There are several solutions:
- Increase the guest worker program and streamline the path to citizenship so that students from other countries can work in our country to fill open positions
Encourage our employers to relocate their companies in other countries where the pool of skilled employees is large enough
Abandon the non-functional "teach-to-the-test" strategy and provide our students with a useful (i.e., expensive) education.
Providing an equal education and an equal opportunity is less than fair if that opportunity is mediocre and minimal.
Our goal needs to be to help our students grow into becoming (to borrow an ad jingle) "all that they can be."
Anything less is second best, less than fair, deplorable, and the current state of affairs in our educational system.
Let's start our educational system on a track to deliver more of everything that our students need to succeed in their personal and economic lives; and less of the minimal, mediocre and malaise-inducing equality that characterizes a "keep it cheap" educational system.

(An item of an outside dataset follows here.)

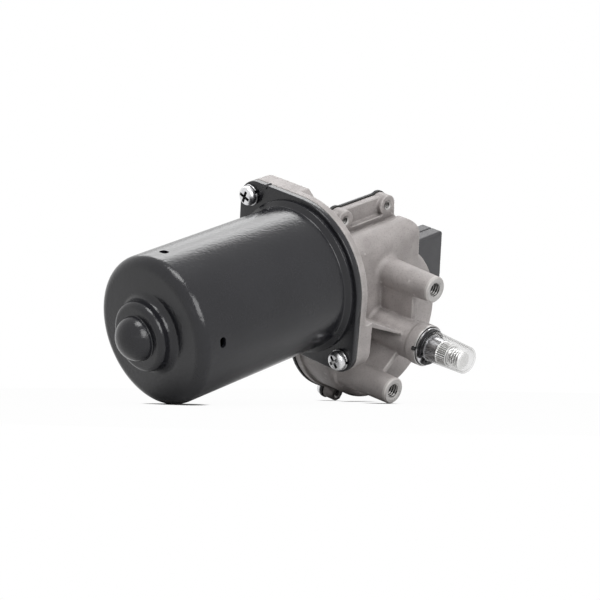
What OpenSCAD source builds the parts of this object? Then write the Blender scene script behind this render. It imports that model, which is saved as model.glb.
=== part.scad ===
// Windscreen wiper motor: a two-speed permanent magnet motor that turns a crank shaft
// through a worm and a moulded gear wheel, in one die-cast housing.
//
// It is drawn square to itself and laid down at the end. The motor lies along X with its
// domed end towards -X, the face where can and housing meet is x = 0, the output shaft
// points towards -Y, and the worm lies over the gear wheel. Heights along the output
// shaft are given as a distance out, towards the crank, so out = -y.

/* [Motor can] */
// Outer diameter of the drawn steel can
can_d = 62; // [58:0.5:66]
// Length of the can from its flange to its flat end
can_len = 85.3; // [82:0.1:92]
// Sheet thickness of the can
can_wall = 1.8; // [1.2:0.1:2.2]
// Outer radius of the can's end corner
can_corner_r = 5; // [3:0.5:7]
// Diameter of the bearing nose on the can's end
nose_d = 29; // [26:0.5:32]
// How far the bearing nose stands out of the can's end
nose_len = 6.7; // [5:0.1:8]
// Diameter of the dome on the bearing nose
dome_d = 18.5; // [16:0.5:20]
// How far the dome stands out of the bearing nose
dome_len = 8; // [6:0.5:9]
// Length of a drain slot, around the can
slot_len = 4.4; // [3.4:0.2:8]
// Width of a drain slot, along the can
slot_w = 3; // [2:0.1:3.2]
// Distance of the drain slots from the can's flat end
slot_inset = 10.8; // [9:0.2:14]

/* [Motor flange] */
// Sheet thickness of the can's flange
flange_t = 3; // [2:0.1:4]
// Radius of the round part of the flange
flange_r = 35.5; // [34.5:0.1:38]
// Distance between the two flange screws
ear_pitch = 79.8; // [78:0.2:84]
// Radius of the flange's rounding around a screw
ear_r = 9.5; // [8:0.1:10]
// Width of the flange outside a screw
ear_edge = 5.4; // [5.2:0.1:7]
// Angle of the screws' line from the level
ear_angle = 46.8; // [40:0.1:52]
// Thickness of the housing's flange
mount_t = 3.4; // [3:0.1:6]
// Thickness of the housing under the upper screw
upper_pad_t = 9; // [8:0.5:13]
// Thickness of the housing under the lower screw
lower_pad_t = 8; // [7:0.5:10]

/* [Flange screws] */
// Thread diameter of the flange screws
screw_d = 5; // [4:0.5:5.5]
// Diameter of the flange screws' heads
screw_head_d = 8.4; // [8:0.1:9]
// Height of the flange screws' heads
screw_head_h = 3; // [2.4:0.1:3.6]
// Length of the flange screws under the head
screw_len = 10; // [9:0.5:12]
// Thickness of the washer under a flange screw
washer_t = 1.2; // [0.8:0.1:1.6]
// Diameter of the washer under a flange screw
washer_d = 9.4; // [9:0.1:10.5]

/* [Magnets and armature] */
// Thickness of a magnet
magnet_t = 5; // [4:0.5:6]
// Length of a magnet
magnet_len = 44; // [38:1:48]
// Arc that a magnet covers
magnet_arc = 68; // [60:1:76]
// Gap between magnets and armature
air_gap = 0.8; // [0.5:0.1:1.2]
// Length of the armature's laminated core
core_len = 38; // [34:1:44]
// Slots in the armature's core
core_slots = 12; // [10:1:14]
// Diameter of the armature shaft
rotor_d = 8; // [7:0.5:8.5]
// Diameter of the commutator
commutator_d = 22; // [18:0.5:24]
// Length of the commutator
commutator_len = 15; // [12:0.5:17]

/* [Brush gear] */
// Thickness of the brush card
card_t = 2.5; // [2:0.1:3]
// Width of a brush, around the commutator
brush_w = 5; // [4:0.5:6]
// Height of a brush, along the commutator
brush_h = 7; // [5:0.5:8]
// Length of a brush, away from the commutator
brush_len = 8.5; // [7:0.5:9.5]

/* [Worm gear] */
// Axial module of the worm
gear_module = 1; // [0.9:0.05:1.1]
// Teeth of the gear wheel
wheel_teeth = 53; // [49:1:57]
// Pitch diameter of the worm
worm_pitch_d = 9.4; // [9:0.1:10]
// Length of the worm's thread
worm_len = 26; // [20:1:28]
// Width of the gear wheel's toothed rim
wheel_w = 9; // [8:0.5:10]
// Play between worm and wheel flanks
backlash = 0.36; // [0.3:0.02:0.44]

/* [Gear housing] */
// Distance of the output shaft from the motor flange
shaft_x = 37; // [36:0.5:39]
// Wall of the gear case
case_wall = 3.2; // [2.6:0.1:4]
// Room between the gear wheel and the case wall
wheel_room = 4.3; // [4:0.1:6]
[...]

Imagine what beautiful outcomes our schools could provide in the lives our our students if we focused upon building love, service, caring and protection into the instruction that we deliver to every child.
What would a quality school system like this look like?
We don't know because no system like this has been built.
One thing is for sure, a system that delivers on its promise to educate all children to become "all that they can be" won't be "cheap."
That's the reason that we'll continue "concentrating" on providing an "equal" education. It's the only "fair" way to distribute scarce wealth to all.